HUMN 3702: Dada and Surrealist Literature
Juan Wang

Surveys the major theoretical concepts and literary genres of the Dada and Surrealist movements.  Topics include Dada performance and cabaret, the manifesto, montage, the readymade, the Surrealist novel, colonialism and the avant-garde, and literary and philosophical precursors to the avant-garde.  Taught in English.  Same as GRMN 3702.  Approved for arts and sciences core curriculum: literature and the arts.

HUMN 4004: Topics in Film Theory: Jung & Film
Jim Palmer

The basic themes of C. G. Jung’s archetypal psychology (shadow, anima/animus, character typology, and individuation) are studied and applied as tools of critical analysis to selected films and literary texts of the modern period. Same as FILM 3022.

HUMN 4060: Reading Theory

This course will examine the place of theory within 20th century critical discourse.  It will explore the extent to which every theoretical text is constituted around a central difficulty in the concept of theory itself.  Readings from Freud, Benjamin, Lévi-Strauss, Genette, Derrida, Butler, Bhabba, and de Man.  Prerequisite: HUMN 2000 or junior/senior standing.  Approved for arts and sciences core curriculum: critical thinking.

HUMN 4140: The Age of Dante: Readings from The Divine Comedy
Suzanne Magnanini

Focuses on close reading of Dante’s poetry with emphasis on the intellectual, religious, political, and scientific background of the medieval world. Taught in English. Prereq., junior standing or instructor consent.  Same as ITAL 4140.  Approved for arts and sciences core curriculum: literature and the arts.

HUMN 4155: Philosophy, Art and the Sublime
Paul Gordon

“Perhaps the most sublime utterance is that inscribed on the temple of Isis: “I am all that is, that was, and that will ever be; no mortal has lifted my veil.” (Kant)  In this course we will examine theories of the sublime and apply those same theories to various works of art.
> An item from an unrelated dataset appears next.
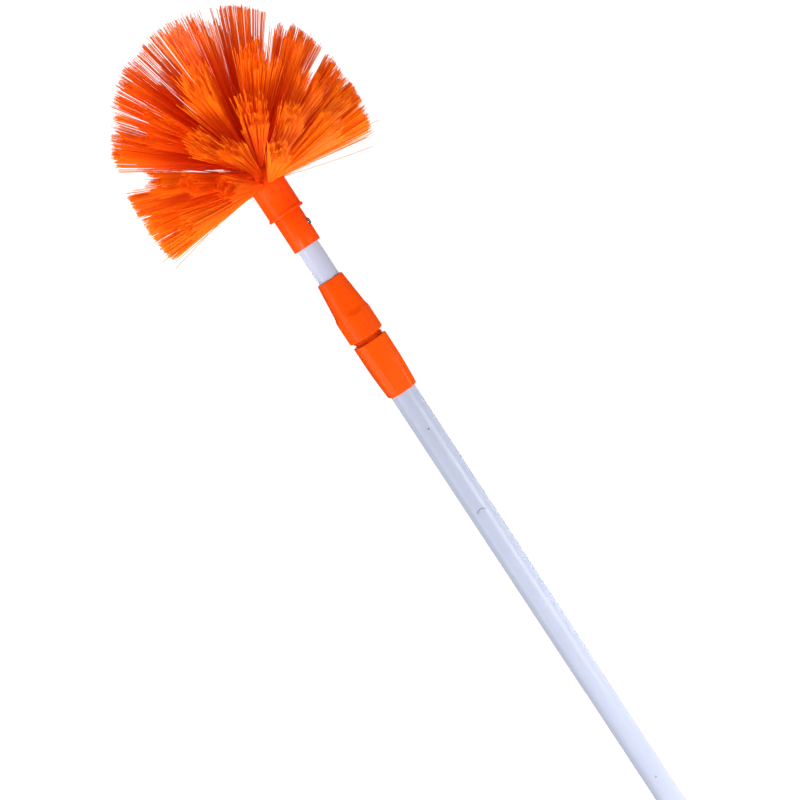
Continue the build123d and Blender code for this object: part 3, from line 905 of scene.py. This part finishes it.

Beginning with Longinus, we will then move to the beginning of modern discussions of the sublime in Burke and Kant before proceeding to the “golden age” of sublimity, 18-19th century German and English romanticism.  After a study of sublimity in Goethe’s Faust we will then turn our attention to the writings of the English romantic poets (Shelley, Wordsworth, Coleridge), as well to the early 19th-century novel, Mary Shelley’s Frankenstein.  After an examination of the sublime paintings of Turner (and his predecessors) we will move, in the final section of the course, to an examination of the survival of the sublime in the 20th century paintings and films of Barnett Newman, Georgia O’Keefe, Werner Herzog, and John Carpenter. Prerequisite HUMN 2000 or junior /senior standing. Approved for arts and sciences core curriculum: critical thinking; ideals and value.

HUMN 4811: Nineteenth Century Russian Literature
Vicki Hendrickson

The 19th century was a turbulent time in Russian society, and nowhere are the heated debates over the future and welfare of the country more acutely revealed than in the literature produced in that period.  Such issues as “the women question,” the liberation of the serfs, radicalism, and nihilism all find expression through the various writers who dominated the literary scene – Pushkin, Gogol, Lermontov, Turgenev, and Dostoevsky, among others.  This course is intended to introduce students to not only the social movements, but the cultural movements as well.  Aside from the topics listed above, we will explore the sentimentalism and romanticism that reflected the Western influence on the Russian novel in the first half of the 19th century, and move on to the novels of realism exemplified by the literary giants of the second half of the century.  Grades for the course will be determined by quizzes, short papers, and a final, as well as participation in class discussions.  No prior experience with Russian language or literature is required.  Same as RUSS 4811.  Approved for the arts and sciences core curriculum: literature and the arts.

HUMN 4835: Literature and Social Violence
Cathy Comstock

Through discourse analysis of both literary and non-fictional texts about social violence, we will compare the understanding and effects made possible through different media. We will study gang culture, homophobia and AIDS, the effects of racism and poverty on neighborhoods and school systems, and the politics of hunger. We will also look at sources of great hope and positive action, including the ways in which both art and social action can make a transformative difference. All this is combined with the option of extra credit through service work in community agencies, since the personal experience with the effects of social violence can help us to understand the class materials-and our culture overall-more deeply. Restricted to sophomores/juniors/seniors.  This course is approved for arts and sciences core curriculum: contemporary societies.